Melihat Fakta Covid-19 RI yang Buat Kepala Pusing 7 Keliling

Di awal-awal kenaikan kasus terjadi awal April lalu, Pembatasan Sosial Berskala Besar (PSBB) mulai diinisiasi di DKI Jakarta. Tepatnya pada 10 April 2020. PSBB juga diikuti oleh daerah-daerah lainnya di berbagai penjuru negeri.
Namun sejak pemerintah provinsi DKI Jakarta menerapkan masa PSBB transisi pada awal Juni, kasus Covid-19 malah melonjak. Hal ini diakibatkan oleh kenaikan mobilitas publik akibat relaksasi PSBB.
Berbagai indikator yang mengukur tingkat pergerakan masa di Indonesia mengkonfirmasi hal tersebut. Riset Citi misalnya, mengacu pada Social Distancing Idex (SDI) buatannya, tampak bahwa masyarakat Tanah Air mulai tak konsisten dalam menjaga jaraknya, bahkan tingkat social distancing-nya pun cenderung turun.
Berdasarkan data Badan Pusat Statistik (BPS), perubahan mobilitas penduduk juga mulai terlihat di bulan Juni dan semakin tinggi di bulan Juli. Jumlah masyarakat yang berdiam diri di rumah semakin sedikit, sementara pergi ke pusat perbelanjaan hingga kantor mulai naik seiring dibukanya berbagai fasilitas publik di bulan tersebut.
Perubahan mobilitas penduduk ini sejatinya menunjukkan bahwa ekonomi kembali bergeliat. Namun sayangnya reopening secara bertahap ini juga dibarengi dengan peningkatan kasus baru yang semakin banyak.
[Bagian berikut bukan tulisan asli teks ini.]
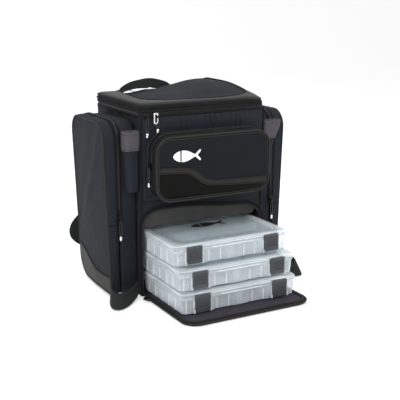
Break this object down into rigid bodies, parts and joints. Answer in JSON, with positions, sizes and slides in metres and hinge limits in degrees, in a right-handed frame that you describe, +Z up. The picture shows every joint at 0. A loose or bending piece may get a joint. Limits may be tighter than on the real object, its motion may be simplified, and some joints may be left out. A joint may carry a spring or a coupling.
{
  "type": "tackle backpack",
  "caption": "Hard-sided fishing tackle backpack with a zip lid, front and side pockets, rod holders and a fold-down door for slide-out clear tackle boxes.",
  "frame": {"origin": "middle of the base's underside, where the pack stands on the floor", "axes": "+Z up, -Y the front with the tackle box door, +X to the right as a viewer faces the front"},
  "size_m": [0.449, 0.496, 0.441],
  "materials": {
    "black_board": "stiff black board covered in cloth",
    "navy_fabric": "heavy dark navy woven polyester",
    "air_mesh": "black spacer mesh over foam",
    "webbing": "dark ribbed webbing",
    "buckle_plastic": "moulded black plastic",
    "binding": "black bound edge and piping",
    "coated_cloth": "grey rubber-coated cloth",
    "rubber_patch": "near-black textured rubberised patch",
    "black_fabric": "black padded cloth",
    "lining_cloth": "purple-grey lining cloth",
    "clear_plastic": "clear moulded polypropylene",
    "latch_plastic": "dark grey moulded plastic",
    "zip_metal": "black coated zip slider",
    "cord_pull": "black cord with a bright metal end"
  },
  "bodies": {
    "pack": {"base_board": "black_board", "divider_shelf": "black_board", "rear_wall": "navy_fabric", "left_side_wall": "navy_fabric", "right_side_wall": "navy_fabric", "front_panel": "navy_fabric", "opening_frame": "navy_fabric", "front_pocket_gusset": "navy_fabric", "left_pocket_body": "navy_fabric", "right_pocket_body": "navy_fabric", "left_rod_sleeve": "navy_fabric", "right_rod_sleeve": "navy_fabric", "back_padding": "air_mesh", "shoulder_straps": "air_mesh", "strap_webbing": "webbing", "stirrup_loops": "webbing", "ladder_locks": "buckle_plastic", "scuff_panels": "coated_cloth"},
    "handle": {"grab_handle": "webbing"},
    "lid": {"lid_panel": "navy_fabric", "lid_border_band": "coated_cloth", "lid_skirt": "binding"},
    "door": {"door_panel": "black_fabric", "door_lining": "lining_cloth", "door_binding": "binding"},
    "front_flap": {"front_pocket_flap": "navy_fabric", "front_pocket_patch": "rubber_patch", "front_pocket_piping": "binding"},
    "left_flap": {"left_pocket_flap": "navy_fabric", "left_flap_piping": "binding"},
    "right_flap": {"right_pocket_flap": "navy_fabric", "right_flap_piping": "binding"},
    "bottom_box": {"bottom_box_tray": "clear_plastic", "bottom_box_lid": "clear_plastic", "bottom_box_dividers": "clear_plastic"},
    "middle_box": {"middle_box_tray": "clear_plastic", "middle_box_lid": "clear_plastic", "middle_box_dividers": "clear_plastic"},
    "top_box": {"top_box_tray": "clear_plastic", "top_box_lid": "clear_plastic", "top_box_dividers": "clear_plastic"},
    "bottom_box_left_latch": {"bottom_box_left_latch": "latch_plastic"},
    "bottom_box_right_latch": {"bottom_box_right_latch": "latch_plastic"},
    "middle_box_left_latch": {"middle_box_left_latch": "latch_plastic"},
    "middle_box_right_latch": {"middle_box_right_latch": "latch_plastic"},
    "top_box_left_latch": {"top_box_left_latch": "latch_plastic"},
    "top_box_right_latch": {"top_box_right_latch": "latch_plastic"},
    "lid_front_zip_slider": {"lid_front_zip_slider": "zip_metal"},
    "lid_corner_zip_slider": {"lid_corner_zip_slider": "zip_metal"},
    "front_pocket_zip_slider": {"front_pocket_zip_slider": "zip_metal"},
    "left_pocket_zip_slider": {"left_pocket_zip_slider": "zip_metal"},
    "right_pocket_zip_slider": {"right_pocket_zip_slider": "zip_metal"},
    "door_zip_slider": {"door_zip_slider": "zip_metal"},
    "lid_front_zip_pull": {"lid_front_zip_pull": "cord_pull"},
    "lid_corner_zip_pull": {"lid_corner_zip_pull": "cord_pull"},
    "front_pocket_zip_pull": {"front_pocket_zip_pull": "cord_pull"},
    "left_pocket_zip_pull": {"left_pocket_zip_pull": "cord_pull"},
    "right_pocket_zip_pull": {"right_pocket_zip_pull": "cord_pull"}
  },
  "joints": [
    {"name": "lid_open", "type": "hinge", "parent": "pack", "child": "lid", "pos_m": [0, 0.124, 0.396], "axis": [1, 0, 0], "range_deg": [-105, 0]},
    {"name": "handle_fold", "type": "hinge", "parent": "pack", "child": "handle", "pos_m": [0, 0.1275, 0.395], "axis": [1, 0, 0], "range_deg": [-105, 0]},
    {"name": "door_fold", "type": "hinge", "parent": "pack", "child": "door", "pos_m": [0, -0.119, 0.005], "axis": [-1, 0, 0], "range_deg": [0, 90], "deforming": ["door_panel", "door_lining", "door_binding"]},
    {"name": "bottom_box_slide", "type": "slide", "parent": "pack", "child": "bottom_box", "axis": [0, 1, 0], "range_m": [0, 0.175]},
    {"name": "middle_box_slide", "type": "slide", "parent": "pack", "child": "middle_box", "axis": [0, 1, 0], "range_m": [0, 0.165]},
    {"name": "top_box_slide", "type": "slide", "parent": "pack", "child": "top_box", "axis": [0, 1, 0], "range_m": [0, 0.14]},
    {"name": "front_pocket_open", "type": "hinge", "parent": "pack", "child": "front_flap", "pos_m": [0, -0.1415, 0.212], "axis": [-1, 0, 0], "range_deg": [-80, 0]},
    {"name": "left_pocket_open", "type": "hinge", "parent": "pack", "child": "left_flap", "pos_m": [-0.223, 0, 0.166], "axis": [0, 1, 0], "range_deg": [-50, 0]},
    {"name": "right_pocket_open", "type": "hinge", "parent": "pack", "child": "right_flap", "pos_m": [0.223, 0, 0.166], "axis": [0, -1, 0], "range_deg": [-50, 0]},
    {"name": "bottom_box_left_latch_open", "type": "hinge", "parent": "bottom_box", "child": "bottom_box_left_latch", "pos_m": [-0.093, -0.2816, 0.0148], "axis": [-1, 0, 0], "range_deg": [-80, 0]},
    {"name": "bottom_box_right_latch_open", "type": "hinge", "parent": "bottom_box", "child": "bottom_box_right_latch", "pos_m": [0.093, -0.2816, 0.0148], "axis": [-1, 0, 0], "range_deg": [-80, 0]},
    {"name": "middle_box_left_latch_open", "type": "hinge", "parent": "middle_box", "child": "middle_box_left_latch", "pos_m": [-0.093, -0.2716, 0.0602], "axis": [-1, 0, 0], "range_deg": [-80, 0]},
    {"name": "middle_box_right_latch_open", "type": "hinge", "parent": "middle_box", "child": "middle_box_right_latch", "pos_m": [0.093, -0.2716, 0.0602], "axis": [-1, 0, 0], "range_deg": [-80, 0]},
    {"name": "top_box_left_latch_open", "type": "hinge", "parent": "top_box", "child": "top_box_left_latch", "pos_m": [-0.093, -0.2466, 0.1056], "axis": [-1, 0, 0], "range_deg": [-80, 0]},
    {"name": "top_box_right_latch_open", "type": "hinge", "parent": "top_box", "child": "top_box_right_latch", "pos_m": [0.093, -0.2466, 0.1056], "axis": [-1, 0, 0], "range_deg": [-80, 0]},
    {"name": "lid_front_zip_run", "type": "slide", "parent": "pack", "child": "lid_front_zip_slider", "axis": [-1, 0, 0], "range_m": [-0.235, 0]},
    {"name": "lid_corner_zip_run", "type": "slide", "parent": "pack", "child": "lid_corner_zip_slider", "axis": [1, 0, 0], "range_m": [0, 0.012]},
    {"name": "front_pocket_zip_run", "type": "slide", "parent": "pack", "child": "front_pocket_zip_slider", "axis": [0, 0, 1], "range_m": [-0.034, 0.022]},
    {"name": "left_pocket_zip_run", "type": "slide", "parent": "pack", "child": "left_pocket_zip_slider", "axis": [0, 0, -1], "range_m": [-0.147, 0]},
    {"name": "right_pocket_zip_run", "type": "slide", "parent": "pack", "child": "right_pocket_zip_slider", "axis": [0, 0, -1], "range_m": [-0.147, 0]},
    {"name": "door_zip_run", "type": "slide", "parent": "door", "child": "door_zip_slider", "axis": [0, -1, 0], "range_m": [0, 0.13]},
    {"name": "lid_front_pull_swing", "type": "hinge", "parent": "lid_front_zip_slider", "child": "lid_front_zip_pull", "pos_m": [-0.115, -0.1294, 0.39], "axis": [1, 0, 0], "range_deg": [-80, 0]},
    {"name": "lid_corner_pull_swing", "type": "hinge", "parent": "lid_corner_zip_slider", "child": "lid_corner_zip_pull", "pos_m": [-0.139, -0.1294, 0.39], "axis": [1, 0, 0], "range_deg": [-80, 0]},
    {"name": "front_pocket_pull_swing", "type": "hinge", "parent": "front_pocket_zip_slider", "child": "front_pocket_zip_pull", "pos_m": [-0.1424, -0.1415, 0.29], "axis": [0, -1, 0], "range_deg": [-80, 0]},
    {"name": "left_pocket_pull_swing", "type": "hinge", "parent": "left_pocket_zip_slider", "child": "left_pocket_zip_pull", "pos_m": [-0.1905, -0.1014, 0.173], "axis": [1, 0, 0], "range_deg": [-80, 0]},
    {"name": "right_pocket_pull_swing", "type": "hinge", "parent": "right_pocket_zip_slider", "child": "right_pocket_zip_pull", "pos_m": [0.1905, -0.1014, 0.173], "axis": [1, 0, 0], "range_deg": [-80, 0]}
  ],
  "couplings": [
    {"joint": "handle_fold", "follows": "lid_open", "ratio": 1},
    {"joint": "bottom_box_slide", "follows": "door_fold", "m_per_rad": 0.11141},
    {"joint": "middle_box_slide", "follows": "door_fold", "m_per_rad": 0.10504},
    {"joint": "top_box_slide", "follows": "door_fold", "m_per_rad": 0.089126}
  ]
}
Di sisi lain, peningkatan jumlah orang yang dites Covid-19 juga jadi faktor pemicu naiknya kasus. Berdasarkan data Badan Nasional Penganggulangan Bencana (BNPB) jumlah orang yang dites menggunakan RT-PCR swab tes dan tes cepat molekuler (TCM) sudah mencapai angka 20 ribu per harinya.
Spesimen baik dari sampel swab hidung (nasofaring) dan oral (orofaring) juga semakin bertambah sebagai konsekuensi atas lonjakan jumlah orang yang dites. Hingga 31 Agustus kemarin, ada 0,06 per 1.000 orang yang dites Covid-19, naik dari awal Agustus yang hanya berjumlah 0,05 per 1.000 orang.
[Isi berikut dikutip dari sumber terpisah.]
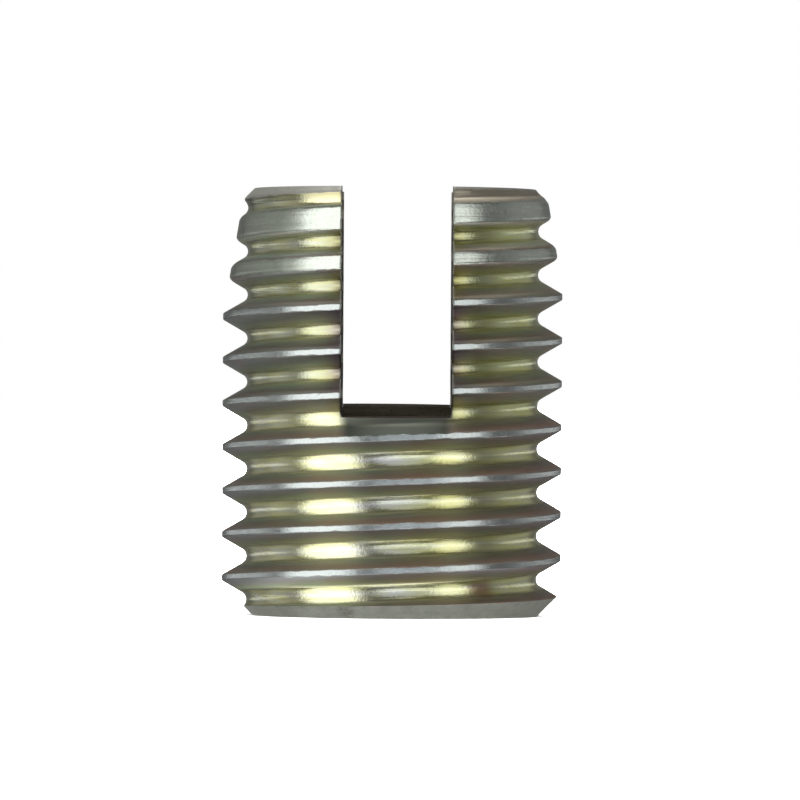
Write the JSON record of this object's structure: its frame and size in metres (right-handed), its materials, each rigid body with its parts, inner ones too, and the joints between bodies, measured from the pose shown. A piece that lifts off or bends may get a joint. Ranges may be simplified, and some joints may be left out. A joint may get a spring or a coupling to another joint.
{
  "type": "threaded insert",
  "caption": "Self-tapping threaded insert: a short bush with a coarse outside thread, a screw-threaded bore and a cutting slot across its tapered leading end.",
  "frame": {"origin": "centre of the flat end's face", "axes": "+Z along the insert's axis, from the flat end to the slotted leading end; the slot runs along Y"},
  "size_m": [0.0116, 0.0116, 0.0147],
  "materials": {
    "plated_steel": "yellow-passivated zinc plating, semi-bright, with dull turned chamfers"
  },
  "bodies": {
    "root": {"threaded_insert": "plated_steel"}
  },
  "joints": []
}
Meskipun ada kenaikan tes Covid-19, tetapi angka tersebut masih di bawah harapan Presiden RI Joko Widodo (Jokowi). RI-1 menghendaki jumlah tes per hari mencapai 30 ribu orang. Sementara Ikatan Dokter Indonesia (IDI) merekomendasikan tes digenjot ke angka 50 ribu orang per hari per satu juta penduduk.
Tes memang jadi kunci utama untuk mengetahui seberapa banyak kasus Covid-19 yang ada di suatu negara. Tidak ada patokan pasti terkait berapa jumlah sampel atau spesimen yang harus diuji setiap harinya.
Penetapan jumlah sampel uji tentunya juga harus mempertimbangkan berbagai faktor seperti prevalensi, ketersediaan fasilitas dan juga budget. Namun yang jelas semakin banyak tes yang dilakukan maka akan semakin baik dalam memberikan gambaran tentang seberapa banyak orang terjangkit Covid-19.